● Set exercise
In the data below, find every line with the string "json" and pull it out.
* begin Input *
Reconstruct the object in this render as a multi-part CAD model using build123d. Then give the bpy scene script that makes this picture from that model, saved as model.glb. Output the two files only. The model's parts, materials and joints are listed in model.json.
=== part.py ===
* end Input *
* begin Input *
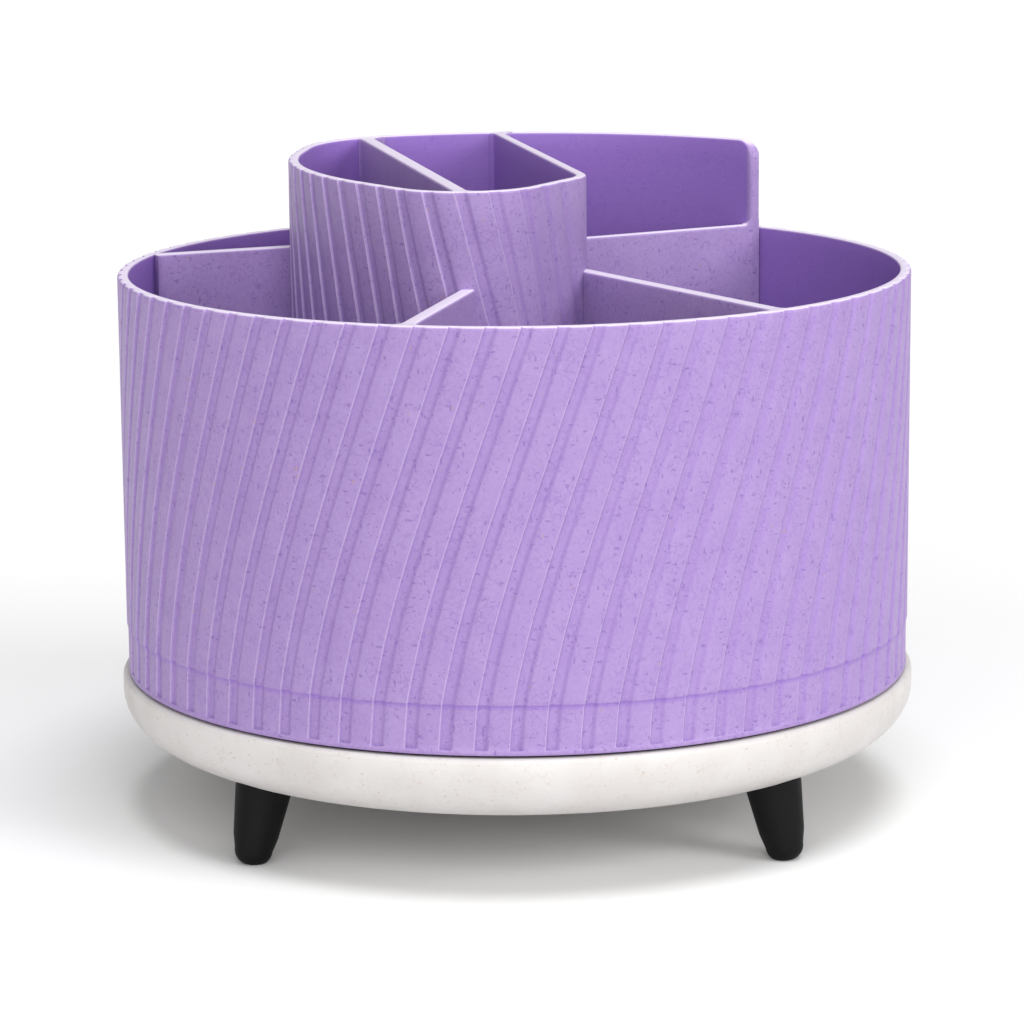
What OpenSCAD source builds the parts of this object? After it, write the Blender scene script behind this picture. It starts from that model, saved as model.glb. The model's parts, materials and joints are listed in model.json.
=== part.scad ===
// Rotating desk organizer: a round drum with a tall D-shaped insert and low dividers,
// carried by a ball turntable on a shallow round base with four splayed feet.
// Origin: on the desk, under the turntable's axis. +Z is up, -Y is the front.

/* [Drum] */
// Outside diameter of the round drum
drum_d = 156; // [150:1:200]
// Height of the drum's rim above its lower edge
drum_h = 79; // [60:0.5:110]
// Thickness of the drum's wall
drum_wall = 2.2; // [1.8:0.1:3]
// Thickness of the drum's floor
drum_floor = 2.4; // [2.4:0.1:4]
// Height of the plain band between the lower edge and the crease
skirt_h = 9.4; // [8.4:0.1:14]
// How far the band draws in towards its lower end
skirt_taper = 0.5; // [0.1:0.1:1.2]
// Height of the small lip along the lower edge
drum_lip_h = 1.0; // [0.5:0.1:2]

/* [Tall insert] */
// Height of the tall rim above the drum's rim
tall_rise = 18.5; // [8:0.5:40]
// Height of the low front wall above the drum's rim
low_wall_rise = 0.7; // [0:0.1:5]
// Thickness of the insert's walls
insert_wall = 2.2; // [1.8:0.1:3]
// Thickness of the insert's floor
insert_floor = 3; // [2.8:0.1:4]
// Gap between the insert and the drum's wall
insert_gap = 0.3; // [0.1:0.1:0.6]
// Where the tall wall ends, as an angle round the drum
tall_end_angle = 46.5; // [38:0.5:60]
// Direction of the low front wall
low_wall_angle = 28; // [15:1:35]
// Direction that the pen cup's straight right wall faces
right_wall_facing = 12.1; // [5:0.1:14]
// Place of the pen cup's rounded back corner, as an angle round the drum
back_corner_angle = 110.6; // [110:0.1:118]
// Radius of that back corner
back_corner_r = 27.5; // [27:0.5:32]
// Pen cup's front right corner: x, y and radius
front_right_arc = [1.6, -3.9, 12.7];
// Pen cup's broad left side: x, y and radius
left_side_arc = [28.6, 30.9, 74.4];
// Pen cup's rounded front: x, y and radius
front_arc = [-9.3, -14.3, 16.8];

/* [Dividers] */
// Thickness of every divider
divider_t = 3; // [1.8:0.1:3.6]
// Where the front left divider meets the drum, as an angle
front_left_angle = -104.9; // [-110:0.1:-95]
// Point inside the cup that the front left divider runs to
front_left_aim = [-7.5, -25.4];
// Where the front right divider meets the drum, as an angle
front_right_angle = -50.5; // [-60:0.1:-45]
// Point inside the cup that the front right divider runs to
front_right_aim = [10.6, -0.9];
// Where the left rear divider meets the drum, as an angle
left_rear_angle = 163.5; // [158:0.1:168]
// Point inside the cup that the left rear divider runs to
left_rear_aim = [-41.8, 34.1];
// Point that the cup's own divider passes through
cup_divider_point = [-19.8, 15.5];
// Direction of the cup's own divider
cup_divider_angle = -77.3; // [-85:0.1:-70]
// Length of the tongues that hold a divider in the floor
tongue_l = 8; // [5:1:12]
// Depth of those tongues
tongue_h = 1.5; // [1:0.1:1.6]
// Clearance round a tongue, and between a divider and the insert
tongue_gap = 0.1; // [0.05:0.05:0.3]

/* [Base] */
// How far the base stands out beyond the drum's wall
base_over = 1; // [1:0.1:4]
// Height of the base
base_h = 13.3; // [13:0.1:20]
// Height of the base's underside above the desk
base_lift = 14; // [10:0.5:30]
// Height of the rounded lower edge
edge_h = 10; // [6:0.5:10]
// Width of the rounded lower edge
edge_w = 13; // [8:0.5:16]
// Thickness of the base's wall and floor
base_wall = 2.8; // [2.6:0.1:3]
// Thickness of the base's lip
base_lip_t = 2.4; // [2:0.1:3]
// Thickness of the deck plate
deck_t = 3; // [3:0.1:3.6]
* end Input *
* begin Input *
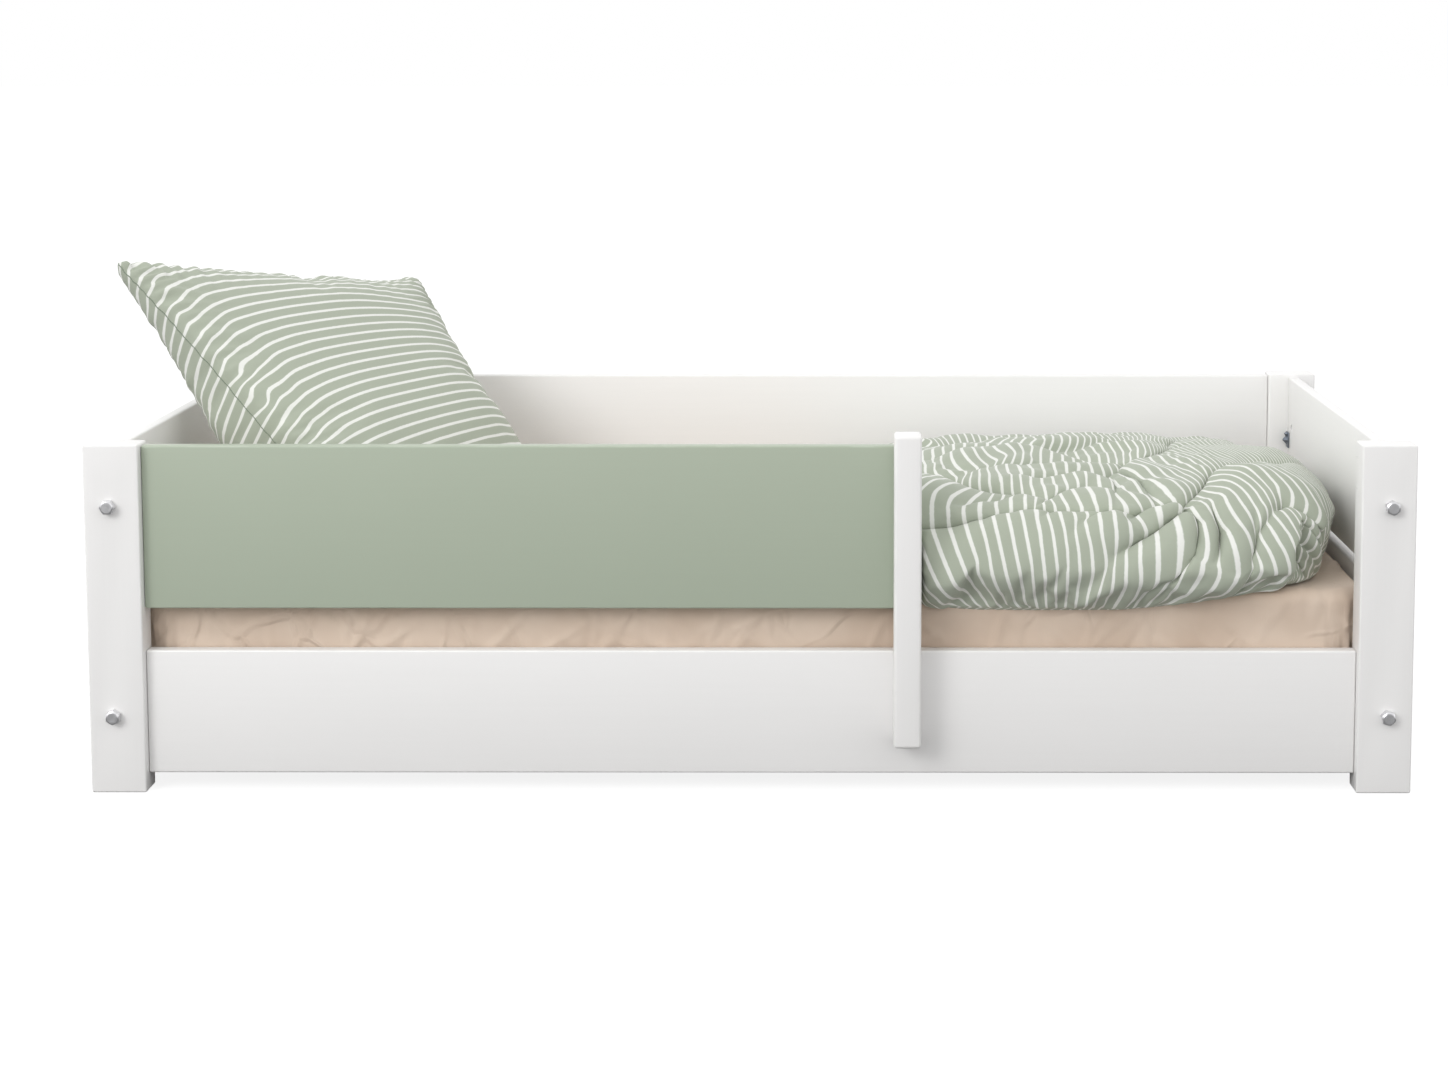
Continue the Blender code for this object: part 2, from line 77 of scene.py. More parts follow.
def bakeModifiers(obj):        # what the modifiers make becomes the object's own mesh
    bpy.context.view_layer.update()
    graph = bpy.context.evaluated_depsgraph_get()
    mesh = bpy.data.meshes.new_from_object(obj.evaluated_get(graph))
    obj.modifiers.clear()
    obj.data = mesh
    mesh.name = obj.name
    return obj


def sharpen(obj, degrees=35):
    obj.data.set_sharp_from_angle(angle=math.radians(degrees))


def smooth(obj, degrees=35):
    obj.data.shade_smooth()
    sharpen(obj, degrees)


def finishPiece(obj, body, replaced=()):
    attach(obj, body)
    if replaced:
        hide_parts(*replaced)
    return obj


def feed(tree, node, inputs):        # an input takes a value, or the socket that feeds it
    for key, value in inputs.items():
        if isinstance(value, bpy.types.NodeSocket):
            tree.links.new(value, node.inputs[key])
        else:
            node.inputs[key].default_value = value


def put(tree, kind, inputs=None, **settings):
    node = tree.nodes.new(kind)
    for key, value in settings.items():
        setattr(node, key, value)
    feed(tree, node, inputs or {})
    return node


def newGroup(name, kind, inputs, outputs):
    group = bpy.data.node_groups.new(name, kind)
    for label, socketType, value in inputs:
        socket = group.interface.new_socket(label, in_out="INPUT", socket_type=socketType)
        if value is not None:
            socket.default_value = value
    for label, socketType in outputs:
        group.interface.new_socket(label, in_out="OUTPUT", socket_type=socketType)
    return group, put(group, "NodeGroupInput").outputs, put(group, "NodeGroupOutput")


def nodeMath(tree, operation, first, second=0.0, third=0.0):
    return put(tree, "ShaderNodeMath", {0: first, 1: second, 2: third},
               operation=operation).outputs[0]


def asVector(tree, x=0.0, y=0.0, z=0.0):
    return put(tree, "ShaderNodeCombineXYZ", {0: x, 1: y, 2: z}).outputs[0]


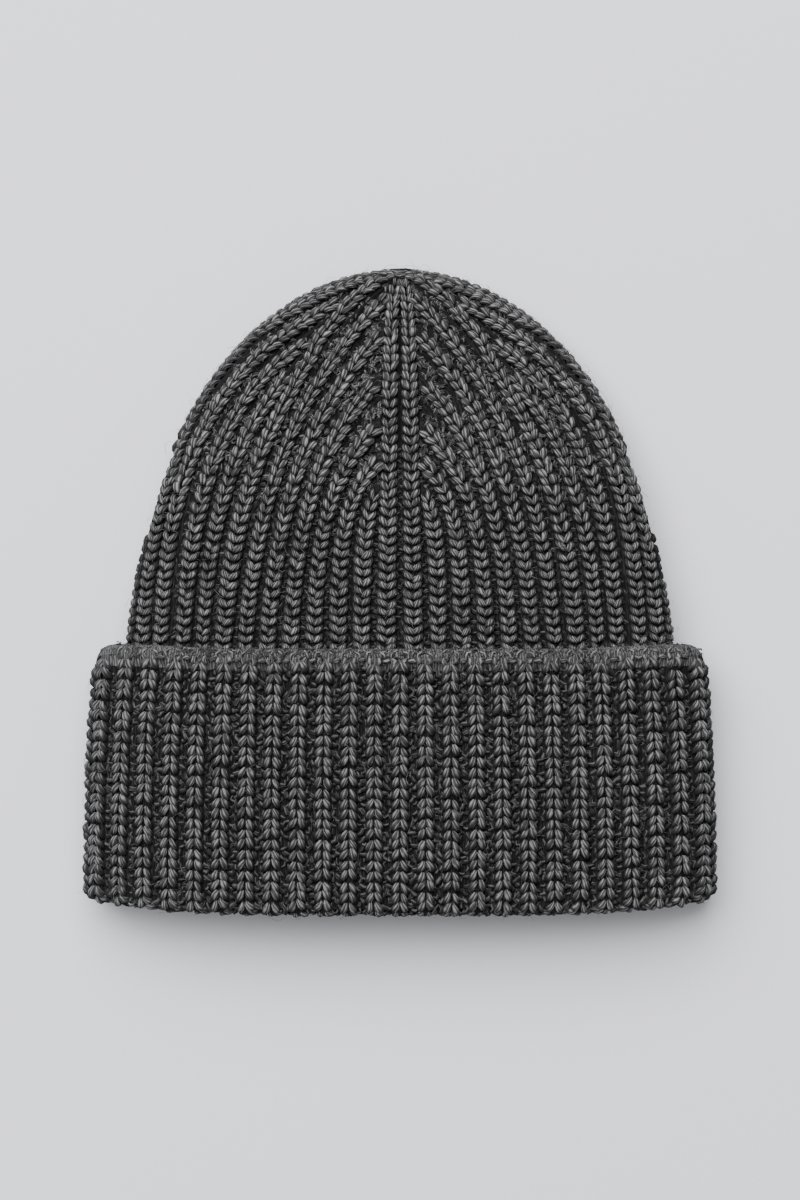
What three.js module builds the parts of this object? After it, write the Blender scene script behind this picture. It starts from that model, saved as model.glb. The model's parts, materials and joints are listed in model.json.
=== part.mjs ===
* end Input *
● Result for this task
Reconstruct the object in this render as a multi-part CAD model using build123d. Then give the bpy scene script that makes this picture from that model, saved as model.glb. Output the two files only. The model's parts, materials and joints are listed in model.json.
What OpenSCAD source builds the parts of this object? After it, write the Blender scene script behind this picture. It starts from that model, saved as model.glb. The model's parts, materials and joints are listed in model.json.
What three.js module builds the parts of this object? After it, write the Blender scene script behind this picture. It starts from that model, saved as model.glb. The model's parts, materials and joints are listed in model.json.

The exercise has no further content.